When we finished praying I looked up into Harold’s infectious smile and smiled back, thankful that God gives courage to the timid and comfort to the hurting.
A few days ago I had to walk over to "The Salvation Army Adult Rehabilitation Center" to volunteer. I don’t normally work over there but "The River of Life Mission" where I serve lunch was closed so I figured I would go and see what I could do at the ARC. As I walked down the side of A’ala Park I recognized a couple of guys lying on the ground next to the bridge, so I stopped to say "Hi". They looked tired and very upset. Ted was one of them; his hair tussled from the backpack he had used as a pillow, his shirt dirty from weeks of not washing it. He was always interesting to talk to because he always had something to say.

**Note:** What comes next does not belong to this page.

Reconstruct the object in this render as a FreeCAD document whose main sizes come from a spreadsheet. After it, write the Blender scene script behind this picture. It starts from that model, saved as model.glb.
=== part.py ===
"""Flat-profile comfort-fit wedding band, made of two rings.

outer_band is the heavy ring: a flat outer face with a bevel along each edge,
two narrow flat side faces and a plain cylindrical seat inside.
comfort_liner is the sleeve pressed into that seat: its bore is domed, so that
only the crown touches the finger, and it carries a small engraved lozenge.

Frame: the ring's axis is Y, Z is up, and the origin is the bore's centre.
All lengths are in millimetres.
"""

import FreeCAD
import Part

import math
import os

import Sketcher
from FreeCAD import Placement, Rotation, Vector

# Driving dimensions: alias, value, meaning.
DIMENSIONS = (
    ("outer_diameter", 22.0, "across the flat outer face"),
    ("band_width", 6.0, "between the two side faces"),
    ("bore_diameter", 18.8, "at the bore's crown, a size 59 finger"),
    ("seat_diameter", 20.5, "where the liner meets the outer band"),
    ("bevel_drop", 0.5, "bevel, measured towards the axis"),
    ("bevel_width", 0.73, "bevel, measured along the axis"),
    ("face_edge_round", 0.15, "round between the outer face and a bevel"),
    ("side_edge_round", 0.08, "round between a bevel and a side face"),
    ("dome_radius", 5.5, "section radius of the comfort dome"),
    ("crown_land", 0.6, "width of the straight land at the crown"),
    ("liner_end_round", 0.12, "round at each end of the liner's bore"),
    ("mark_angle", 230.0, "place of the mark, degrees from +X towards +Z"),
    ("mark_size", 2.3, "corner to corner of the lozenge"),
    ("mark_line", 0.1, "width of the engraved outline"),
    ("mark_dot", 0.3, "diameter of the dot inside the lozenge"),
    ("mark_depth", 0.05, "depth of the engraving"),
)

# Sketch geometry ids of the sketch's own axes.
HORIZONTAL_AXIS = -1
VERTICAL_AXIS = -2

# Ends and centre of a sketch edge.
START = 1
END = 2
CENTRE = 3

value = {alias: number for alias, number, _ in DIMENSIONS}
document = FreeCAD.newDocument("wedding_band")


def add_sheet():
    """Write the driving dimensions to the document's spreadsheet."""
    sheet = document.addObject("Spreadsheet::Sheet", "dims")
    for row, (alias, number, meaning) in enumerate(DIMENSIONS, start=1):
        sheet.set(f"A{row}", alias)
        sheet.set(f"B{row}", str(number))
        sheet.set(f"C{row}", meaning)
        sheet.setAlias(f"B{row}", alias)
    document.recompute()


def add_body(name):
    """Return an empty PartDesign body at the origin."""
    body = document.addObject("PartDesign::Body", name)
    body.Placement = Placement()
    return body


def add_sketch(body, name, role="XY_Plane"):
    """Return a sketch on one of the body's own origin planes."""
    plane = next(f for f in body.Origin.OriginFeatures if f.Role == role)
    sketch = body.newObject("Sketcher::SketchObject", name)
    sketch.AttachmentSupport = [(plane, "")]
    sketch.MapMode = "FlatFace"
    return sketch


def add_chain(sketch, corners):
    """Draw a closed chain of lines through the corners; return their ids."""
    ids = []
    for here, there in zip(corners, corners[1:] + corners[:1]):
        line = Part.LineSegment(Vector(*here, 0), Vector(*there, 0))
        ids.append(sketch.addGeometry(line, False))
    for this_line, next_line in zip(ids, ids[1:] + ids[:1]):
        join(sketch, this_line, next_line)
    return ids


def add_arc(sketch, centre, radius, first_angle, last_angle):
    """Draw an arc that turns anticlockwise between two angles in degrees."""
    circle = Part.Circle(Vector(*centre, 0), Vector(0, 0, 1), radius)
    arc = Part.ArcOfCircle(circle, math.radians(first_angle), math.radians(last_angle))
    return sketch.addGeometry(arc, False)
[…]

This time it was the elections. The man he now had to call president was not who he had voted for. So he was talking his usual smack about Washington D.C. I tried to encourage him by giving my opinion and that seemed to calm him down a bit but did not stop his rambling on about the subject.

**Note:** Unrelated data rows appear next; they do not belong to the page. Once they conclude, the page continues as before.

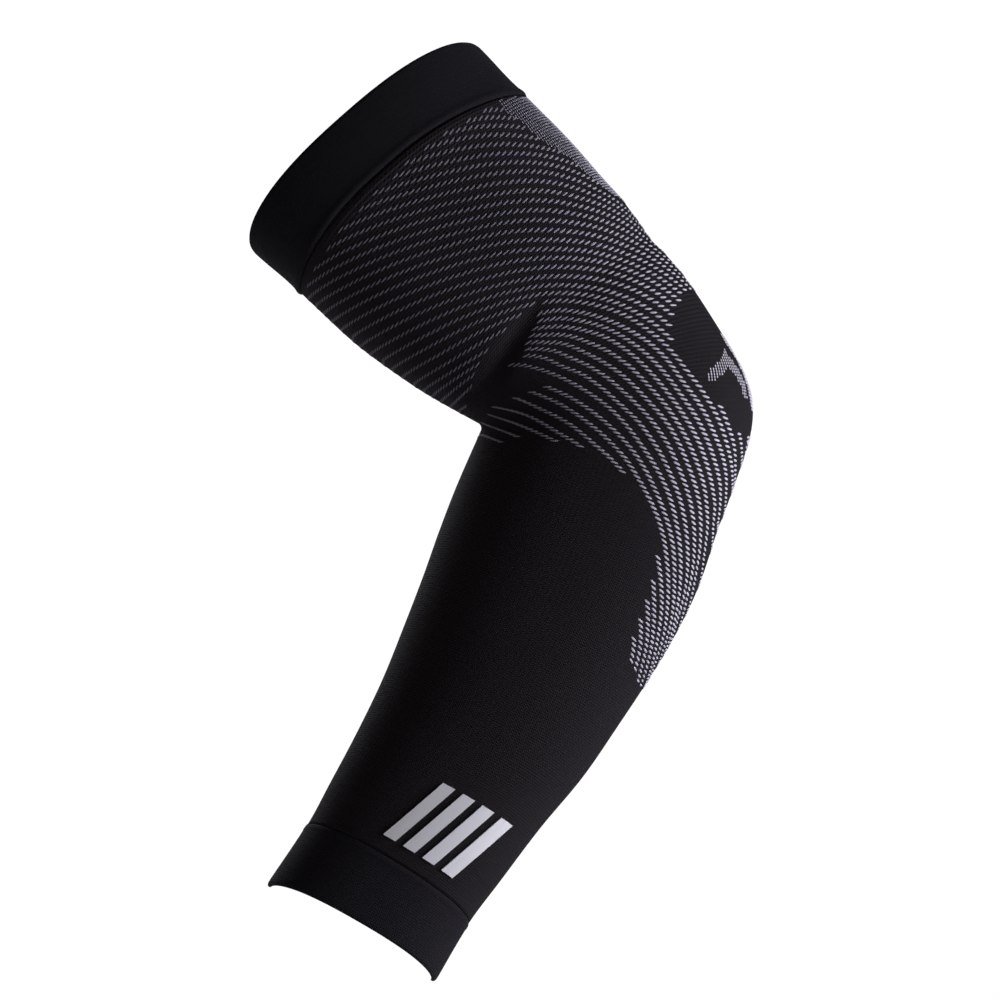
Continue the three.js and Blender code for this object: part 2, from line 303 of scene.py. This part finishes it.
def cloth_points(down, turn, sunk=0.0):
    """Points of the cloth in metres. turn 0 is the outer side, a quarter turn the near side."""
    down, turn, sunk = np.broadcast_arrays(
        *(np.asarray(value, dtype=float) for value in (down, turn, sunk)))
    across, inner, outer, half_depth, bow = sections(down)
    half_width = np.linalg.norm(outer - inner, axis=-1) / 2 - sunk
    side = squared(np.sin(turn))
    spot = (inner + outer) / 2 + across * (half_width * squared(np.cos(turn)))[..., None]
    shoulderwards = np.stack([-across[..., 1], across[..., 0]], axis=-1)
    spot = spot + shoulderwards * (bow * np.abs(side) ** BOW_POWER)[..., None]
    depth = side * (half_depth - sunk - crease_at(spot) * np.abs(side))
    return np.stack([spot[..., 0], -depth, spot[..., 1]], axis=-1) * MM


def seam_rise(turn):
    """How far the worn welt's lower edge is drawn up round the arm, none on the outer side."""
    return SIDE_RISE * np.sin(turn) ** 2 + INNER_RISE * (1 - np.cos(turn)) / 2


def closed_tube(name, loops):
    """A closed ring of cloth from (down, sunk, share of the seam's rise) loops: the outer face
    down, then the inner face up."""
    down, sunk, share = np.array(loops, dtype=float).T
    turn = np.arange(ROUND_STEPS) * 2 * math.pi / ROUND_STEPS
    risen = down[:, None] - share[:, None] * seam_rise(turn)[None, :]
    points = cloth_points(risen, turn[None, :], sunk[:, None])
    count = len(loops)
    here = np.arange(count)[:, None] * ROUND_STEPS + np.arange(ROUND_STEPS)[None, :]
    beside = np.roll(here, -1, axis=1)
    quads = np.stack([here, beside, np.roll(beside, -1, axis=0), np.roll(here, -1, axis=0)], axis=-1)
    mesh = bpy.data.meshes.new(name)
    mesh.from_pydata(points.reshape(-1, 3).tolist(), [], quads.reshape(-1, 4).tolist())
    grain = mesh.uv_layers.new(name="courses")
    size = (count + 1, ROUND_STEPS + 1)
    u = np.broadcast_to(np.arange(size[1]) / ROUND_STEPS, size) * MEAN_GIRTH * MM
    v = np.broadcast_to(np.append(down, down[0])[:, None], size) * MM
    j, k = np.divmod(np.arange(count * ROUND_STEPS), ROUND_STEPS)
    corners = [(j, k), (j, k + 1), (j + 1, k + 1), (j + 1, k)]
    uv = np.stack([np.stack([u[a, b], v[a, b]], axis=-1) for a, b in corners], axis=1)
    grain.data.foreach_set("uv", uv.reshape(-1))
    mesh.shade_smooth()
    made = bpy.data.objects.new(name, mesh)
    bpy.context.scene.collection.objects.link(made)
    return made


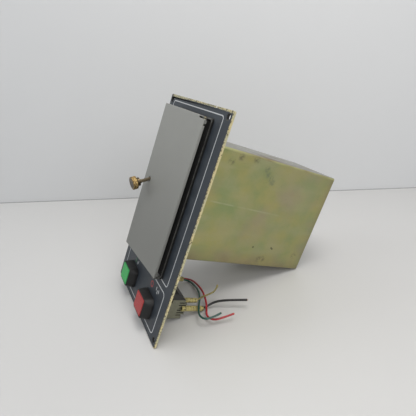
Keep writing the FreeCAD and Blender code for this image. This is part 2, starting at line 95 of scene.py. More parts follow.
class Paint:
    # one procedural material, built on object coordinates
    def __init__(self, name, colour, roughness=0.5, metallic=0.0):
        self.material = bpy.data.materials.new(name)
        self.material.use_nodes = True
        self.tree = self.material.node_tree
        self.tree.nodes.clear()
        self.coat = self.node("ShaderNodeBsdfPrincipled", None,
                              {"Base Color": colour, "Roughness": roughness, "Metallic": metallic})
        self.shader = self.coat.socket.node
        self.surface = self.tree.nodes.new("ShaderNodeOutputMaterial").inputs["Surface"]
        self.give(self.surface, self.coat)
        self.material.diffuse_color = (*colour, 1)

    def give(self, socket, value):
        if isinstance(value, Value):
            self.tree.links.new(value.socket, socket)
        elif isinstance(value, tuple) and len(value) == 3 and socket.type == "RGBA":
            socket.default_value = (*value, 1)
        else:
            socket.default_value = value

    def node(self, kind, settings=None, inputs=None, output=0):
        made = self.tree.nodes.new(kind)
        for key, value in (settings or {}).items():
            setattr(made, key, value)
        for key, value in (inputs or {}).items():
            self.give(made.inputs[key], value)
        return Value(self, made.outputs[output])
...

As we chit chatted a man that I had seen before but never really “met” came and sat by Ted. With a smile he reached his hand out and told me his name was Harold, and I introduced myself as well. He was about as tall as me and always had his shirt lifted half way up. He had really short hair and a wiry beard and mustache which was brown, just like his hair. His face was round and tan from the sun, and his smile was infectious. I asked how he had been and he asked if I would talk with him as he scooted down the rock wall, away from Ted and the others.

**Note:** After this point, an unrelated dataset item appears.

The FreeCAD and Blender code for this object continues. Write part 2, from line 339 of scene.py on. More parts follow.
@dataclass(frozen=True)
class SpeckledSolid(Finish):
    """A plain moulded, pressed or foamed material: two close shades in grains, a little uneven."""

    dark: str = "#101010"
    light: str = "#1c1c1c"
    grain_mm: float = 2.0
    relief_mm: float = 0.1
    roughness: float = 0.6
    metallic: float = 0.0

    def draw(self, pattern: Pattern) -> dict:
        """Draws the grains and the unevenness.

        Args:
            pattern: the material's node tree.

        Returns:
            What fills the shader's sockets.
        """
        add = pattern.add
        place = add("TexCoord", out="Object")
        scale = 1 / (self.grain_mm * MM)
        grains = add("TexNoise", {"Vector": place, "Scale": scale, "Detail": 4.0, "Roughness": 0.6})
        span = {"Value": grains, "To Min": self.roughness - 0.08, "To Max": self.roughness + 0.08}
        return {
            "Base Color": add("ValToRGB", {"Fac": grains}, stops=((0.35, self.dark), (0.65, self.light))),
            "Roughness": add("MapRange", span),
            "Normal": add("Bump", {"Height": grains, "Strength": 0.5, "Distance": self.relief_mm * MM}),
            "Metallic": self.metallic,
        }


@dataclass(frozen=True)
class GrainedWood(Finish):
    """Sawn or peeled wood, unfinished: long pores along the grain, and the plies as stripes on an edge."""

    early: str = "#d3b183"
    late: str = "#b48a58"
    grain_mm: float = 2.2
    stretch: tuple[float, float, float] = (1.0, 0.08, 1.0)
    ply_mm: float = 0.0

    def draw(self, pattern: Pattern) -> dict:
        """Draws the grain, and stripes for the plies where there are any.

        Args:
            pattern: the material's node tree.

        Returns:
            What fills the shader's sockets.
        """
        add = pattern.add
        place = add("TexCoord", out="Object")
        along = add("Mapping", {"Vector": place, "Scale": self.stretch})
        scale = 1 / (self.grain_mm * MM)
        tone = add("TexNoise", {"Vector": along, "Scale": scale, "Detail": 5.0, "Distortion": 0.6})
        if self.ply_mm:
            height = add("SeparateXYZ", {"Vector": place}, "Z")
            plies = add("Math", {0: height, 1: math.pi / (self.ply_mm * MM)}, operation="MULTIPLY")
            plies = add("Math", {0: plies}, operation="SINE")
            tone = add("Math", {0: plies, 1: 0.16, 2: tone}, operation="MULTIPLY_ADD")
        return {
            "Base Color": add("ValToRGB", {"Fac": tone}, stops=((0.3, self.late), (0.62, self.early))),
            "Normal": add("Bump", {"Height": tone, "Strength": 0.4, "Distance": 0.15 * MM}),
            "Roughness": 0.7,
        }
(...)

As his smile faded, he told me about his “baby”. He loved her a lot and he just knew that she liked him better than her mother. She was just two years old now and he wasn’t allowed to see her. By this time his eyes were swollen with tears and he admitted to me that he was a drunk, a man in desperate need of one thing – alcohol. That was why he couldn’t see his daughter. He wanted to stop drinking, but he just couldn’t. He sat trying to rub the tears from his eyes, and I had nothing to say. I agreed with him that addiction is hard to overcome. Looking back I know I should have told him that God is the only way he can truly strip away the chains of addiction. I could have said so much to this man, but I didn’t. The only words that ran through my head were, “Can I pray for you?” Every bone in my body shook and trembled at the thought, but my heart was strong and ached in pain for this man, Harold. So I spoke aloud those words I was thinking. He agreed and we joined hands. He held my hand so tight all I could do was clench his tightly back, and we called on the name of the Lord together.
When we finished praying I looked up into Harold’s infectious smile and smiled back, thankful that God gives courage to the timid and comfort to the hurting.